Pièce acousmatique stéréo, 2016

« En ce temps-là, les oreilles des hommes entendaient des sons dont nulle science ou magie ne retrouvera jamais l'angélique pureté »
Hermann Hesse, Le Jeu des perles de verre

« Le paysage était là avant nous, Et il sera l'écho de notre regard. »
Jean-Léon Pallandre, Neuvième lecture sur le paysage

Comment souligner l'instabilité et la fragilité du paysage sonore ? C'est à cette question que « les thèmes de l’écologie sonore, de l’écoute et de la décroissance dans les arts » proposés par le festival Transitions sonores m’ont fait réfléchir.

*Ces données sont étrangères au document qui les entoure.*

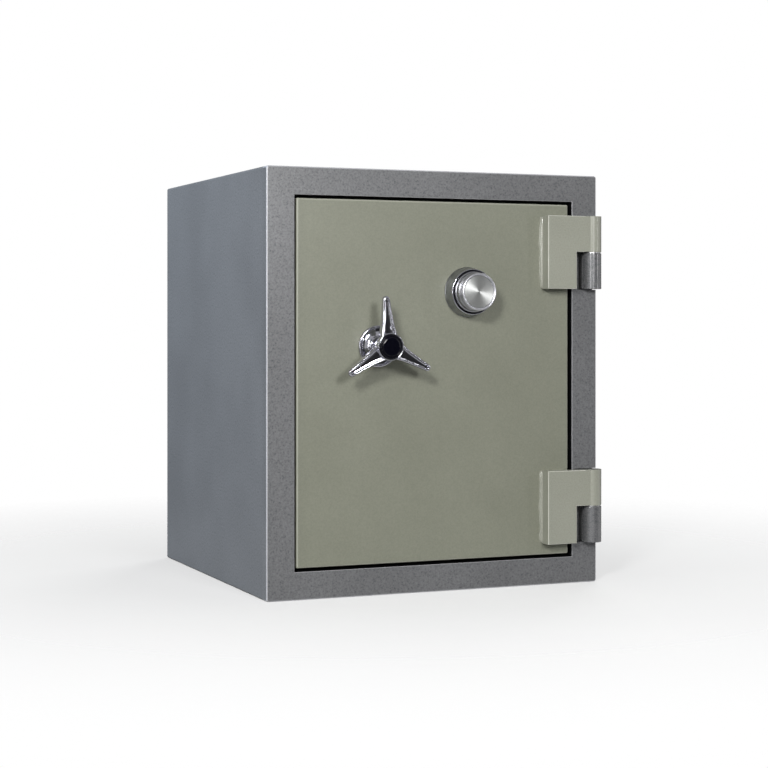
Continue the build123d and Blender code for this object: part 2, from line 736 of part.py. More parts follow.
def guide_studs():
    """Shouldered studs on the mounting plate that the bolt bar slides along."""
    studs = []
    for z in STUD_Z:
        stud = rod(STUD_X, z, PLATE_D, BAR_D + BAR_T + 0.5, STUD_R)
        stud += rod(STUD_X, z, PLATE_D + PLATE_T, BAR_D - 0.5, STUD_R + 4)
        studs.append(stud + rod(STUD_X, z, BAR_D + BAR_T + 0.5, BAR_D + BAR_T + 3, STUD_R + 4))
    return all_of(studs)


# ---------------------------------------------------------------- the dial and lock

def index_mark(angle):
    """One index mark let into the lip of the dial ring, this far anticlockwise from the top."""
    rim = DOOR_FACE_D - RING_H
    low = RING_RIM_R - 1.9
    mark = Pos(0, 0, (low + RING_RIM_R - 0.2) / 2) * Box(1.8, 2.0, RING_RIM_R - 0.2 - low)
    return Pos(DIAL_X, front(rim + 1.0), DIAL_Z) * Rot(0, -angle, 0) * mark


def dial_ring():
    """The polished ring round the dial, with its lip cut for the index marks."""
    face = DOOR_FACE_D
    rim = face - RING_H
    body = turned(DIAL_X, DIAL_Z, [
        (TUBE_R, face), (RING_BASE_R, face), (RING_BASE_R - 0.2, face - 3), (RING_RIM_R + 0.5, rim + 1.5),
        (RING_RIM_R, rim), (RING_RIM_R - 1.4, rim), (RING_RIM_R - 1.8, rim + 2.5), (KNOB_R + 2.0, rim + 3.5),
        (KNOB_R + 2.0, face - 4), (TUBE_R, face - 4),
    ])
    for angle in INDEX_ANGLES:
        body -= index_mark(angle)
    return body


def dial_index():
    """The black enamel in the index marks: one to open by, one to change the combination by."""
    return all_of([index_mark(angle) for angle in INDEX_ANGLES])


def dial():
    """The dial's knob, stepped and finely ribbed round its side."""
    face = DOOR_FACE_D
    back = face - 5
    tip = face - KNOB_H
    profile = [(DIAL_SPINDLE_R, back), (KNOB_R - 4, back), (KNOB_R, back - 3)]
    ridges = 6
    start = face - 21
    pitch = (start - (tip + 8)) / ridges
    for i in range(ridges):
        d = start - i * pitch
        r = KNOB_R - i * (KNOB_R - KNOB_RIM_R) / ridges
        profile += [(r, d), (r - 0.7, d - 0.25 * pitch), (r - 0.7, d - 0.6 * pitch), (r, d - 0.85 * pitch)]
    profile += [(KNOB_RIM_R - 0.6, tip + 8), (KNOB_RIM_R - 0.6, tip + 6), (FACE_R, tip + 6)]
    profile += [(FACE_R, tip + 4), (0, tip + 4), (0, tip + 9), (DIAL_SPINDLE_R, tip + 9)]
    return turned(DIAL_X, DIAL_Z, profile)


def dial_bezel():
    """The bright rim round the face of the dial."""
    tip = DOOR_FACE_D - KNOB_H
    return turned(DIAL_X, DIAL_Z, [
        (FACE_R, tip + 6), (KNOB_RIM_R - 0.6, tip + 6), (KNOB_RIM_R, tip + 4.5), (KNOB_RIM_R, tip + 1.6),
        (KNOB_RIM_R - 1.6, tip), (KNOB_RIM_R - 2.6, tip), (FACE_R, tip + 1.4),
    ])


def dial_face():
    """The spun-finished disc let into the front of the dial, dished very slightly."""
    tip = DOOR_FACE_D - KNOB_H
    return turned(DIAL_X, DIAL_Z, [
        (0, tip + 4), (FACE_R, tip + 4), (FACE_R, tip + 2.2), (FACE_R - 0.8, tip + 1.8), (0, tip + 2.2),
    ])


def dial_spindle():
    """The thin shaft from the dial to the drive cam."""
    return rod(DIAL_X, DIAL_Z, DOOR_FACE_D - KNOB_H + 9, CAM_D[1], DIAL_SPINDLE_R)


def spindle_tube():
    """The tube that keeps the dial's spindle clear of the fill."""
    outer = rod(DIAL_X, DIAL_Z, DOOR_FACE_D - 4, LOCK_D, TUBE_R)
    return outer - rod(DIAL_X, DIAL_Z, -20, LOCK_D + 1, TUBE_BORE_R)


def gate(radius, depth, width, d0, d1):
    """The notch in a wheel's rim, where the fence can drop in."""
    notch = Pos(0, 0, radius) * Box(width, d1 - d0, 2 * depth)
    return Pos(DIAL_X, front((d0 + d1) / 2), DIAL_Z) * Rot(0, 90 - GATE_ANGLE, 0) * notch


def drive_cam():
    """The notched cam on the spindle's inner end."""
    radius = WHEEL_R - 0.5
    disc = rod(DIAL_X, DIAL_Z, *CAM_D, radius) - rod(DIAL_X, DIAL_Z, *CAM_D, DIAL_SPINDLE_R)
    disc -= gate(radius, 6.0, 7.0, *CAM_D)
    return disc + rod(DIAL_X, DIAL_Z, CAM_D[1], CAM_D[1] + 0.8, 8.0)


def combination_wheel(index):
    """One wheel of the pack, with its gate under the fence and a drive pin on its side."""
    d0 = WHEEL_D[index]
    d1 = d0 + WHEEL_T
    disc = rod(DIAL_X, DIAL_Z, d0, d1, WHEEL_R) - rod(DIAL_X, DIAL_Z, d0, d1, WHEEL_BORE_R + BUSH_FIT)
    disc -= gate(WHEEL_R, 4.5, 7.5, d0, d1)
    pin_angle = math.radians(20 + 110 * index)
    x = DIAL_X + 15 * math.cos(pin_angle)
    z = DIAL_Z + 15 * math.sin(pin_angle)
    return disc + rod(x, z, d0 - 0.7, d0, 1.5)


def wheel_post():
    """The fixed post on the lock's cover that the wheels turn on, with spacing collars."""
    end = LOCK_D + LOCK_T - LOCK_WALL
    shaft = rod(DIAL_X, DIAL_Z, WHEEL_D[0] - 1, end, WHEEL_BORE_R)
    for d0 in WHEEL_D:
        d1 = d0 + WHEEL_T + 0.4
        shaft += rod(DIAL_X, DIAL_Z, d1, min(d1 + 0.7, end), 9.0)
    return shaft


def lock_screw_places():
    inset = LOCK_CORNER / 2
    xs = (DIAL_X - LOCK_W / 2 + inset, DIAL_X + LOCK_W / 2 - inset)
    zs = (LOCK_Z[0] + inset, LOCK_Z[1] - inset)
    return [(x, z) for x in xs for z in zs]


def lock_outline(d0, d1):
    return block(DIAL_X - LOCK_W / 2, DIAL_X + LOCK_W / 2, d0, d1, *LOCK_Z)


def lock_case():
    """The cast case of the combination lock, open at the back."""
    d1 = LOCK_D + LOCK_T - LOCK_WALL
    half = LOCK_W / 2 - LOCK_WALL
    case = lock_outline(LOCK_D, d1)
    cavity = block(DIAL_X - half, DIAL_X + half, LOCK_D + LOCK_WALL, d1 + 1,
                   LOCK_Z[0] + LOCK_WALL, LOCK_Z[1] - LOCK_WALL)
    solid = LOCK_CORNER / 2
    for x, z in lock_screw_places():
        cavity -= block(x - solid, x + solid, LOCK_D, d1 + 2, z - solid, z + solid)
    case -= cavity
    case -= rod(DIAL_X, DIAL_Z, LOCK_D - 1, LOCK_D + LOCK_WALL + 1, DIAL_SPINDLE_R + BUSH_FIT)
    case -= block(DIAL_X - BOLT_W / 2 - 0.3, DIAL_X + BOLT_W / 2 + 0.3, LOCK_BOLT_D[0] - 0.3,
                  LOCK_BOLT_D[1] + 0.3, LOCK_Z[1] - LOCK_WALL - 1, LOCK_Z[1] + 1)
    for x, z in lock_screw_places():
        case -= rod(x, z, LOCK_D - 1, d1 + 1, SCREW_R)
    return case


def lock_cover():
    """The plate that closes the lock's case."""
    d1 = LOCK_D + LOCK_T
    plate = lock_outline(d1 - LOCK_WALL, d1)
    for x, z in lock_screw_places():
        plate -= rod(x, z, d1 - LOCK_WALL - 1, d1 + 1, SCREW_R)
    return plate


def lock_screws():
    d1 = LOCK_D + LOCK_T
    return all_of([pan_screw(x, z, d1, PLATE_D + 1, SCREW_R, 4.5, 2.4) for x, z in lock_screw_places()])


def lock_bolt():
    """The lock's own bolt, drawn down clear of the bolt bar's tab."""
    half = BOLT_W / 2
    return block(DIAL_X - half, DIAL_X + half, *LOCK_BOLT_D, LEVER_Z[0] - 1, LOCK_BOLT_TOP)


def lock_lever():
    """The lever screwed to the lock bolt, with its fence over the wheels and its nose over the cam."""
    tail = DIAL_X - 19.0
    fence_low = DIAL_Z + 19.0
    lever = block(tail, DIAL_X + 6, LOCK_BOLT_D[1], LOCK_BOLT_D[1] + 3.5, *LEVER_Z)
    lever += block(tail, tail + 6, LOCK_BOLT_D[1] + 3.5, WHEEL_D[-1] + WHEEL_T, fence_low, LEVER_Z[1])
    lever += block(tail, tail + 6, CAM_D[0], LOCK_BOLT_D[1] + 3.5, fence_low, LEVER_Z[1])
    return lever


PARTS = {
    "front_frame": front_frame,
    "outer_casing": outer_casing,
    "back_panel": back_panel,
    "jamb_left": jamb_left,
    "jamb_right": jamb_right,
    "jamb_top": lambda: level_jamb(1),
    "jamb_bottom": lambda: level_jamb(-1),
    "bolt_keeper": bolt_keeper,
    "dead_bar_keeper": dead_bar_keeper,
    "inner_liner": inner_liner,
    "anchor_sleeves": anchor_sleeves,
    "wall_insulation": wall_insulation,
    "shelf": shelf,
    "shelf_brackets": shelf_brackets,
    "hinge_knuckles": hinge_knuckles,
    "hinge_pins": hinge_pins,
    "hinge_washers": hinge_washers,
    "door_plate": door_plate,
    "door_pan": door_pan,
    "door_back_cover": door_back_cover,
    "cover_screws": cover_screws,
    "door_insulation": door_insulation,
    "hard_plate": hard_plate,
    "boltwork_plate": boltwork_plate,
    "door_seal": door_seal,
    "dead_bar": dead_bar,
    "lower_hinge_block": lambda: hinge_block(HINGE_Z[0]),
    "upper_hinge_block": lambda: hinge_block(HINGE_Z[1]),
    "hinge_welds": hinge_welds,
    "bolt_bushings": bolt_bushings,
    "guide_studs": guide_studs,
    "bolt_bar": bolt_bar,
    "live_bolts": live_bolts,
    "bolt_screws": bolt_screws,
    "handle_flange": handle_flange,
    "handle_bushing": handle_bushing,
    "handle": handle,
    "hub_cap": hub_cap,
    "handle_spindle": handle_spindle,
    "handle_crank": handle_crank,
    "dial_ring": dial_ring,
    "dial_index": dial_index,
    "dial": dial,
    "dial_bezel": dial_bezel,
    "dial_face": dial_face,
    "dial_spindle": dial_spindle,
    "spindle_tube": spindle_tube,
    "drive_cam": drive_cam,
    "wheel_1": lambda: combination_wheel(0),
    "wheel_2": lambda: combination_wheel(1),
    "wheel_3": lambda: combination_wheel(2),
    "wheel_post": wheel_post,
    "lock_case": lock_case,
    "lock_cover": lock_cover,
    "lock_screws": lock_screws,
    "lock_bolt": lock_bolt,
    "lock_lever": lock_lever,
}

os.makedirs("parts", exist_ok=True)
for name, make in PARTS.items():
    export_step(make(), f"parts/{name}.step")
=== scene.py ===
"""Looks for a compact combination safe: paint, plated and machined metal, floor, light and camera."""
import json
import math

import bmesh
import bpy
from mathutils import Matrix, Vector


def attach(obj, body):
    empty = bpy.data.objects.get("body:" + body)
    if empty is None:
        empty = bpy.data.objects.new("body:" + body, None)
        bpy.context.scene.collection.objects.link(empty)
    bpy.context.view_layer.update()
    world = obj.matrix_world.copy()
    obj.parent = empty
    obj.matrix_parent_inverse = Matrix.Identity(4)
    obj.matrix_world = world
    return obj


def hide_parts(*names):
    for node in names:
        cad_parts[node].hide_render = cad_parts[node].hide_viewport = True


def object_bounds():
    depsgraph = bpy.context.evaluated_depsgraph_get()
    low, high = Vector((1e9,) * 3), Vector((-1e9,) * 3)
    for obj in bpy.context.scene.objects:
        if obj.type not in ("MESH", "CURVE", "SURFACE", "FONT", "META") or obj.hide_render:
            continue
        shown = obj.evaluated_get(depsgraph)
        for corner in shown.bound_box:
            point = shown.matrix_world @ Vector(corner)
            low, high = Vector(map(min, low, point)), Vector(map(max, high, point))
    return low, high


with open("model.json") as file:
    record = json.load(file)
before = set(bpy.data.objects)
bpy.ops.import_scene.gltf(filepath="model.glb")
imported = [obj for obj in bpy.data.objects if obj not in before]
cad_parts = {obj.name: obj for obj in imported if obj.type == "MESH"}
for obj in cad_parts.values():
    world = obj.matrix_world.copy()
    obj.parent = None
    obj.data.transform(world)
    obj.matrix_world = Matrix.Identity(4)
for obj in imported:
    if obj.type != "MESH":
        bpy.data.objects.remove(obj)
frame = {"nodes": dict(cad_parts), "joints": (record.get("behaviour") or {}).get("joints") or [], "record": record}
CAD_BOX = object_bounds()
NODES = frame["nodes"]
SLOT_OF = {part["node"]: part["material_slot"] for part in frame["record"]["subparts"]}
BODY_OF = {node: body for body, nodes in frame["record"]["behaviour"]["bodies"].items() for node in nodes}
JOINT = {joint["name"]: joint for joint in frame["joints"]}
MM = 0.001

# The doorway in the front frame, and where the painted edge highlight ends, in metres.
DOORWAY_HALF_WIDTH = 0.24762
DOORWAY_HALF_HEIGHT = 0.29812
DOORWAY_MIDDLE_Z = 0.3425
DOORWAY_FRONT_Y = -0.2833
HINGE_BARRELS_X = 0.262
PAST_THE_OBJECT_X = 9.0


# ---------------------------------------------------------------- materials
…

Pour tenter d'y répondre je me suis lancé sur plusieurs terrains de réflexion qui m'ont amené vers deux pistes divergentes. La première fut la création d'un paysage sonore artificiel, factice, sonnant faux. La seconde fut la création d'un paysage sonore primordial, pur et divin. La première débouche sur la collecte de nombreuses phonographies, tandis que la seconde me laissait, de mon point de vue, une plus grande liberté quant au choix des matériaux sonores. Je retenais cette seconde idée car je décidais de créer un paysage sonore imaginaire pour renforcer cette idée de primordial, n'utilisant pas, ou presque pas, de phonographies. Je rassemblais pour cela de nombreux sons de synthèse (additive, modulation de fréquence, modulation en anneau, granulaire) ainsi que des sons concrets. Finalement je me décidais à utiliser une phonographie afin de renforcer l'idée de paysage sonore imaginaire, créant ainsi un lien plus fort de réalité déformée.

Cette pièce est une déambulation dans différents plans horizontaux. C'est une sorte de cartographie sonore d'un paysage de la nuit des temps. Ses différentes strates évoluent de façon différenciée tout en étant intimement liées, en permanence à l'écoute les unes des autres et influencées par les péripéties de chacune. L'auditeur se promène alors dans ces différentes strates, passant de l'une à l'autre, non pas comme bon lui semble, mais guidé par le narrateur. Après avoir oscillé lentement à travers ces multiples couches, l'auditeur est projeté hors de ces matériaux très denses pour se retrouver à l'extérieur sous une pluie battante; mais rapidement il replonge jusqu'au fin fond des profondeurs de la Terre, là où se termine la pièce. Le choix de l'eau comme phonographie s'est fait naturellement. Je voulais faire entendre l'un des quatre éléments qui furent les premiers sons entendus sur Terre mais également les derniers. Le bruit de pluie est une sorte de texture très dense se rapprochant du bruit blanc ; cependant à l'échelle microscopique, cette texture est composée d'une infinité de sons de gouttes d'eau, tous semblables mais avec de légères variations, créant ainsi une sorte d'hétérophonie.